Local poet Lemn Sissay wrote this poem inspired by the former Bryant and May match factory and the first strikes in British industrial history that took place there, led by women's rights activist Annie Besant. The factory women, many of whom were younger than 16, protested against their appalling working conditions which caused them both injury and illness. In 1888 when the factory owners erected a statue of Prime Minister William Gladstone paid for, in part, by the workers' wages, the women took action and refused to work.
Tide twists on the Thames and lifts the Lea to the brim of Bow
Where shoals of sirens work by the way of the waves.
At the first factory the fortress of flames
In tidal shifts East London Lampshades made
Millions of matches that lit candles for the well-to-do
And the ne'er-do-well to do alike. Strike...
From 'The Spark Catchers'
Sissay's poem presents the factory women as 'spark catchers' - people affected by a momentary 'spark' who allow it to grow into something larger. The poem plays with the word 'strike', to mean both igniting a match and going on strike from work.

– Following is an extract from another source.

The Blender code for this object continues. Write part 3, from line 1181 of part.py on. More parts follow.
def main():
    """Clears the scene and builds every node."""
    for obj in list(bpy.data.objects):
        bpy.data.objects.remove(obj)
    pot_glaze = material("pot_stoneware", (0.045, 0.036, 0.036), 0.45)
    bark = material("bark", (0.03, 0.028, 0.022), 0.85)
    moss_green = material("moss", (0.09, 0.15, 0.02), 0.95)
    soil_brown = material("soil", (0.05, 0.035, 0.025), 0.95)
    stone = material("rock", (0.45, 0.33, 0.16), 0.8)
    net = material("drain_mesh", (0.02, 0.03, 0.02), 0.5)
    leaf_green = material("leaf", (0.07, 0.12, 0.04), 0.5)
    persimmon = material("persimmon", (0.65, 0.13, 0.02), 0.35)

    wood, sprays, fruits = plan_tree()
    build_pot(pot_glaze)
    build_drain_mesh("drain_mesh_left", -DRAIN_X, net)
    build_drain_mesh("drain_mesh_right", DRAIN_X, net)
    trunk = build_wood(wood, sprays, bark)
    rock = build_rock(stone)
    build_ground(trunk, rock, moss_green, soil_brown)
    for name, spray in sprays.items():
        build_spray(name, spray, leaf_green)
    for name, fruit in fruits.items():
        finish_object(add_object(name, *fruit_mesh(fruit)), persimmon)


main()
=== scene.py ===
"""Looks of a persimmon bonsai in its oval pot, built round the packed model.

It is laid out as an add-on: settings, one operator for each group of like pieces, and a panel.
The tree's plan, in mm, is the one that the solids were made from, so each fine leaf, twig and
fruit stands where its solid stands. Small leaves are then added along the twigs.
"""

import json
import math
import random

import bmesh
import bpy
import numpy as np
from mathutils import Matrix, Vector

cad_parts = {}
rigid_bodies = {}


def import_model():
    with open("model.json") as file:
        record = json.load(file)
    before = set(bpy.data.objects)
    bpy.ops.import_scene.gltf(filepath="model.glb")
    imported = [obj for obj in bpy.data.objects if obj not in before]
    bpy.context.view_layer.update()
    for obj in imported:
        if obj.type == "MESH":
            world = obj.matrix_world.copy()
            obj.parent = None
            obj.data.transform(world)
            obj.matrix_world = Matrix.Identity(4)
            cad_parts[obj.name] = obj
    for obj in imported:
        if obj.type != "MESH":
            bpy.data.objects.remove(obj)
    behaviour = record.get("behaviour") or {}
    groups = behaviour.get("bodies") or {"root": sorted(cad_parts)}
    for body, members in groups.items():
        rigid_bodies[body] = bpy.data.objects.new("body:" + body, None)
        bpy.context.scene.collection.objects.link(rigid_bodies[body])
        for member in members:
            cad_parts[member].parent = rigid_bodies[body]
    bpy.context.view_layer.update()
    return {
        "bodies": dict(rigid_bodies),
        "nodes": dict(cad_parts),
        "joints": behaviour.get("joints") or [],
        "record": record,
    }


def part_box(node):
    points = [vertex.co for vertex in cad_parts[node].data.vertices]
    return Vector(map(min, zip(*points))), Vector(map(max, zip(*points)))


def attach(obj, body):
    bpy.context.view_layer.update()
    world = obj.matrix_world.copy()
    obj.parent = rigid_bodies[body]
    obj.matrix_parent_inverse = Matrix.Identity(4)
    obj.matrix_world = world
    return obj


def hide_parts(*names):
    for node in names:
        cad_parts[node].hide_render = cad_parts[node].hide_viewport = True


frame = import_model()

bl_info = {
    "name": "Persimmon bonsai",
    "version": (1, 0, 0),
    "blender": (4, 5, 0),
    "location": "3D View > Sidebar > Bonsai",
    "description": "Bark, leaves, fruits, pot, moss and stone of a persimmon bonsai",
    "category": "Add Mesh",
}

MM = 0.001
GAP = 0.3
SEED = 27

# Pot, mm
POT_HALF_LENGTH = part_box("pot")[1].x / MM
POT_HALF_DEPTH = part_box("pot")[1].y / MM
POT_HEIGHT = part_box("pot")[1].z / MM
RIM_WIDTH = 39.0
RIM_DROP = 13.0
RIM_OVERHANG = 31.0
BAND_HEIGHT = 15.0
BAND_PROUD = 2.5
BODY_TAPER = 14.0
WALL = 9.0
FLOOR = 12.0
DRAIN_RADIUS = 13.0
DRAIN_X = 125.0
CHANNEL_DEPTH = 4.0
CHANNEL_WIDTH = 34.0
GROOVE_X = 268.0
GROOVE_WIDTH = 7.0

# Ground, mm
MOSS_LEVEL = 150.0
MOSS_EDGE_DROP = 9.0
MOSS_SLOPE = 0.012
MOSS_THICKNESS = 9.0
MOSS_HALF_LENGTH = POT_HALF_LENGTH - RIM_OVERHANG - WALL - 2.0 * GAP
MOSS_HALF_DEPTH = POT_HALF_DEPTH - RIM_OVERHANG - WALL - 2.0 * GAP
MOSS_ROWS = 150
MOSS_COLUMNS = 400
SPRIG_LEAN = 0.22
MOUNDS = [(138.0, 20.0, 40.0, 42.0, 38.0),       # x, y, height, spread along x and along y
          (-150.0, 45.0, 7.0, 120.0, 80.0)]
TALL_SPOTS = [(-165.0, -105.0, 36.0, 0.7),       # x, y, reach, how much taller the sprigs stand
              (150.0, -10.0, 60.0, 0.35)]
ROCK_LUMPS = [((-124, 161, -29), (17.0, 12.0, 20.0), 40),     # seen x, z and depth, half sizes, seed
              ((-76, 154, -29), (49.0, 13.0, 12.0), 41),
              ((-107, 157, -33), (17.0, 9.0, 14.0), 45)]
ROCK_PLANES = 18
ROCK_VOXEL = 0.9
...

Sissay also calls attention to the nature of fire, which, like the factory workers, can be unpredictable. 'The Spark Catchers' is itself an explosive poem, and the fact that it clads one of the electricity transformers on the Park is particularly appropriate.
Both the statue and the factory still exist today - the factory has been converted into modern apartments on the edge of Bow, and Gladstone's statue can be found by Bow Church.